What makes amortization fascinating (and often surprising to borrowers) is that this split is not constant. In the early years, the majority of each payment goes to interest. As years pass, the balance shifts — more of each payment reduces principal. This front-loading of interest is intentional by design and is how lenders maximize their earnings.

The Amortization Payment Formula

$$M = P \cdot \frac{r(1+r)^n}{(1+r)^n - 1}$$

Where:

  • M = Monthly payment
  • P = Loan principal (amount borrowed)
  • r = Monthly interest rate (annual rate ÷ 12)
  • n = Total number of payments (loan term in months)

Reading an Amortization Schedule

An amortization schedule is a table showing every payment for the life of the loan. Each row contains:

Column What It Shows
Payment # The sequential payment number
Payment Amount Your fixed monthly payment
Principal Portion Amount reducing your loan balance
Interest Portion Amount paid to the lender
Remaining Balance Outstanding loan balance after this payment

Example: $200,000 Mortgage at 6.5% for 30 Years

  • Monthly payment: $1,264.14
  • First payment breakdown: $181.81 principal / $1,082.33 interest
  • Payment 180 (year 15) breakdown: $534.52 principal / $729.62 interest
  • Last payment (360) breakdown: $1,257.34 principal / $6.80 interest

Notice how the principal portion nearly triples by year 15 — this is the amortization curve in action.

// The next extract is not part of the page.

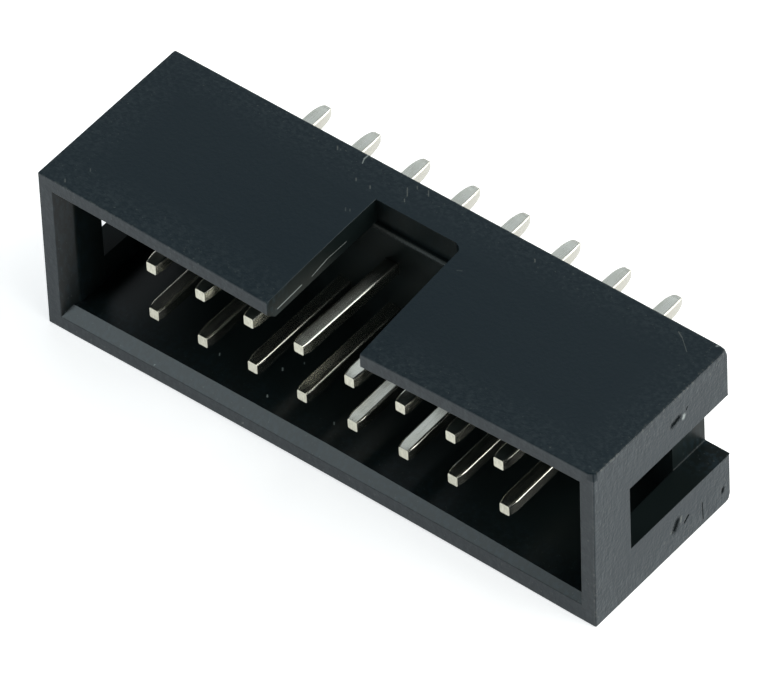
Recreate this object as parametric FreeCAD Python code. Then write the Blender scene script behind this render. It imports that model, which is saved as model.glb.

Step-by-Step: Using the Amortization Calculator

Step 1 — Enter Loan Amount

Input the total amount you're borrowing (not the purchase price). For a home purchase with a 20% down payment on a $250,000 home, your loan amount is $200,000.

Step 2 — Enter Interest Rate

Use your loan's annual interest rate (APR). If you're shopping, use the quoted APR, not just the interest rate, for accurate comparison.

Step 3 — Set Loan Term

Standard terms are 15 or 30 years for mortgages, 3–7 years for auto loans, 5–20 years for student loans.

Step 4 — Review the Payment Summary

The calculator instantly shows your monthly payment, total interest paid over the life of the loan, and total amount paid (principal + interest).

Step 5 — Study the Amortization Table

Scroll through the schedule to see the exact breakdown for any payment. Use it to:

  • Calculate your remaining balance at any point (useful for refinancing decisions)
  • Understand how much equity you'll have built by a target date
  • See the impact of extra payments

Making Extra Payments: The Power of Prepayment

Adding even a small amount to your monthly principal payment can save tens of thousands of dollars in interest.

Example: On a $200,000, 30-year mortgage at 6.5%:

  • Standard payment: $1,264.14/month → Total interest: $255,089
  • Extra $200/month toward principal → Loan paid off in ~23 years → Total interest saved: ~$65,000

Our calculator includes an "Extra Payment" field so you can model this directly.

Key Amortization Concepts

Negative Amortization: When your minimum payment doesn't cover the interest due, your balance actually increases over time. This can happen with certain ARM (adjustable-rate) loans. Avoid these products if possible.

Balloon Payments: Some loans have lower monthly payments but require a large lump-sum "balloon" payment at the end of the term. The amortization schedule will show a dramatically higher final payment.

Refinancing Break-Even: If you refinance to a lower rate, use the amortization calculator to find your break-even point — how many months until your cumulative interest savings exceed your refinancing closing costs.

Frequently Asked Questions

Q: Why does so little of my payment go to principal at first? Because interest is calculated on your remaining balance. With a large balance early in the loan, the interest charge is large. As you pay down the balance, each month's interest charge shrinks, freeing more of your payment for principal reduction.

Q: Should I choose a 15-year or 30-year mortgage? A 15-year loan has higher monthly payments but you pay dramatically less total interest and build equity faster. A 30-year loan preserves monthly cash flow. Use our calculator to compare the total interest cost side-by-side.

Q: What happens if I pay bi-weekly instead of monthly? Making half your monthly payment every two weeks results in 26 half-payments (13 full payments) per year instead of 12. That one extra payment per year can cut years off a 30-year mortgage.